For the last year or so, I've seen more and more recipes including these little seeds pop up all over the internet and they began to peak my interest. I started to do some research on them and to my surprise they are a super food. Who knew that these little buggers are chock full of Omega 3, can balance your blood sugar, keep you full longer, add age-defying anti oxidants as well as many other health benefits.  Color me impressed!
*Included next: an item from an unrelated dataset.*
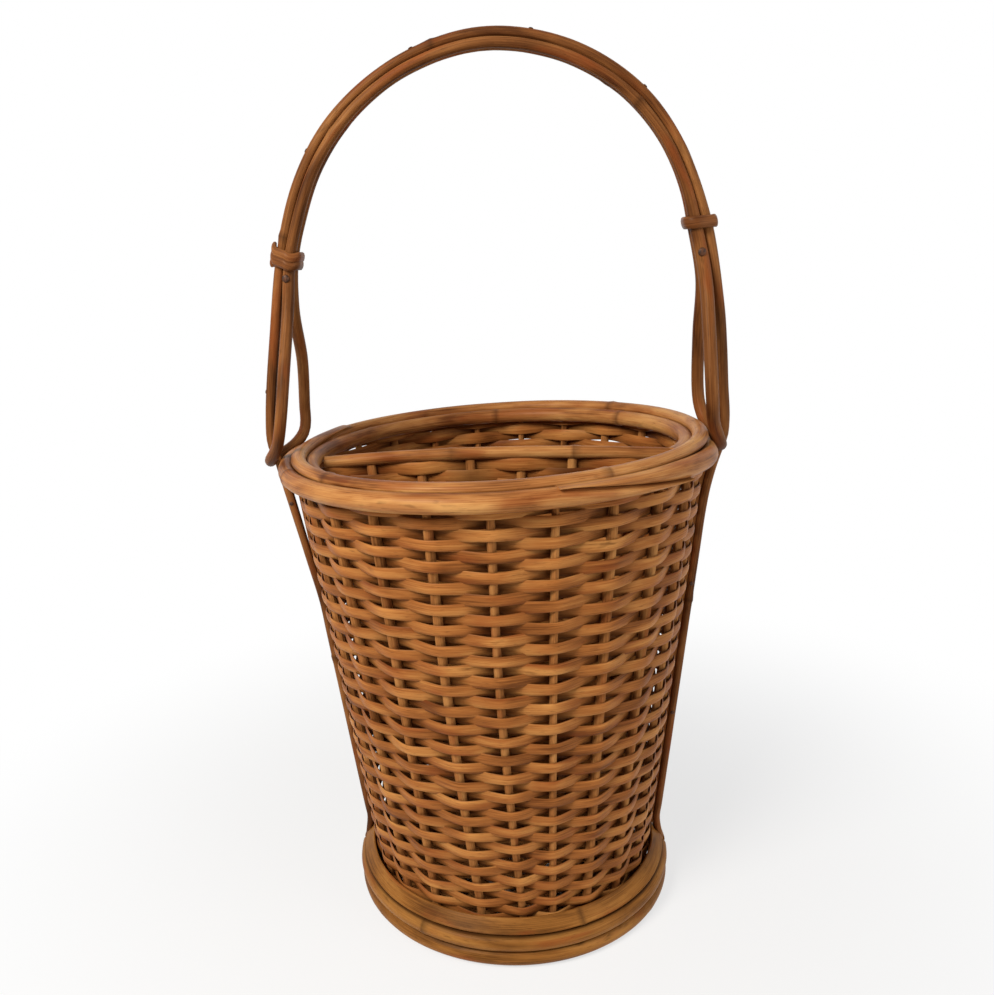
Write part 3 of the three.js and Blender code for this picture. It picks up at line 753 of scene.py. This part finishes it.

So I figured I'll "ease" into it by starting with a fairly basic recipe for Chia Seed Pudding. There are a lot of recipes for this, but the gist is pretty much the same. Almond milk, yogurt, some kind of natural sweetener and of course chia seeds. Mix it up and let it sit overnight. The seeds do their magic thing after a few hours and you have this amazing concoction that is incredibly tasty on top of being healthy.

With St. Patrick's Day only a couple of weeks away I decided to add a little whimsy by matching my fruit topping to the colors of the Irish Flag. Kiwis, bananas and mandarin oranges along with a few toasted almonds for added crunch completed the pudding. The verdict: So freaking good! I think I have a new breakfast favorite and I can't wait to make this again. What a great way to wake up your family on St. Patrick's Day with this healthy breakfast.

St. Patrick's Day Chia Seed Pudding
~makes 4 servings~
(Print this Recipe)

1 cup unsweetened almond milk
1 cup plain (2 percent) Greek Yogurt 
2 Tbsp. pure maple syrup
1 tsp. vanilla extract
1/8 tsp. Kosher salt
1/4 cup chia seeds
3 small kiwis, peeled and chopped
1 large banana, peeled and cut into slices
1 (11 oz.) can mandarin oranges (no sugar added), drained
1/4 cup sliced almonds, toasted
2 tsp. pure maple syrup

In a medium bowl, gently whisk the almond milk, yogurt, 2 tablespoons maple syrup, the vanilla extract and the 1/8 teaspoon of salt until just blended. Whisk in the chia seeds; let stand 30 minutes. Stir to distribute the seeds if they have settled. Cover and refrigerate overnight.

The next morning, in a small bowl, toss the toasted almonds with 2  teaspoons maple syrup. Set aside. Spoon the pudding into 4 glasses or bowls. Top with kiwis, bananas, and mandarin oranges.  Mound the almonds on top and serve.